“Mergers & Acquisitions” is a phrase that gets used off-handedly, but those are substantially different transactions. An acquisition itself is a complicated enough process. But in a merger there are the additional components required to wholly integrate two separate businesses into one surviving entity. Those complexities are why each merger engagement presents circumstances and challenges unique to the companies, and individuals, involved. Those complexities can be solved, but the path to the solution is often not apparent to the inexperienced or unwary.
There are threshold issues a business owner should consider before jumping into the process of merging his or her business with another business. In the video below, two of our transactions experts, General Counsel, Rod Boutin, J.D. and Assistant General Counsel, Ericka Langone, J.D., discuss some of these important considerations.

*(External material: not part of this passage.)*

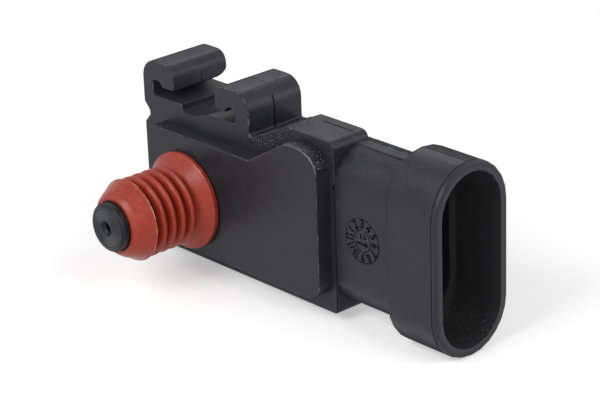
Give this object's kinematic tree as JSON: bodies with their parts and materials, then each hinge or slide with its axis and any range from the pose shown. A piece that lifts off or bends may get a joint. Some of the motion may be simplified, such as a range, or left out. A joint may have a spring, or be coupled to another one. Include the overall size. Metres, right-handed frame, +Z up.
{
  "type": "manifold absolute pressure sensor",
  "caption": "Compact black moulded engine pressure sensor with a red ribbed port seal, bracket hooks on top and an oval shrouded electrical connector",
  "frame": {"origin": "middle of the underside of the whole part's box", "axes": "+X along the body towards the connector mouth, +Y towards the rear cover, +Z up to the bracket hooks; the pressure port points along -Y"},
  "size_m": [0.0628, 0.0324, 0.0309],
  "materials": {
    "black_plastic": "moulded satin",
    "cover_plastic": "moulded satin",
    "red_silicone": "soft satin",
    "tinned_brass": "tinned",
    "aluminium": "drawn",
    "alumina": "matt",
    "clear_silicone": "clear",
    "grey_adhesive": "satin",
    "silicon": "polished",
    "glass": "polished",
    "epoxy_black": "satin",
    "capacitor_tan": "satin",
    "steel_ring": "brushed"
  },
  "bodies": {
    "root": {"housing": "black_plastic", "port_seal": "red_silicone", "rear_cover": "cover_plastic", "cover_adhesive": "grey_adhesive", "circuit_board": "alumina", "board_adhesive": "grey_adhesive", "cell_cup": "steel_ring", "cell_seal": "clear_silicone", "glass_pedestal": "glass", "pressure_die": "silicon", "protective_gel": "clear_silicone", "signal_chip": "epoxy_black", "capacitor_1": "capacitor_tan", "resistor_1": "epoxy_black", "capacitor_2": "capacitor_tan", "resistor_2": "epoxy_black", "capacitor_3": "capacitor_tan", "resistor_3": "epoxy_black", "capacitor_4": "capacitor_tan", "resistor_4": "epoxy_black", "blade_terminal_1": "tinned_brass", "terminal_strap_1": "aluminium", "blade_terminal_2": "tinned_brass", "terminal_strap_2": "aluminium", "blade_terminal_3": "tinned_brass", "terminal_strap_3": "aluminium"}
  },
  "joints": []
}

You and the rest of the ownership team have decisions to make about the merger process itself, as well as decisions to make about the business you’ll create. These details should not be left for discovery and sorted out mid-process, but should be understood and planned for before implementing your merger strategy.
FIT The importance of finding the right merger partner(s) might seem like a given. But, before you make the decision, really consider what makes a good fit. After all, you’re going to have to work with these partners for many years to come. A particular merger combination might make sense financially, but it has to make sense culturally if it’s going to work–and if the business is going to thrive.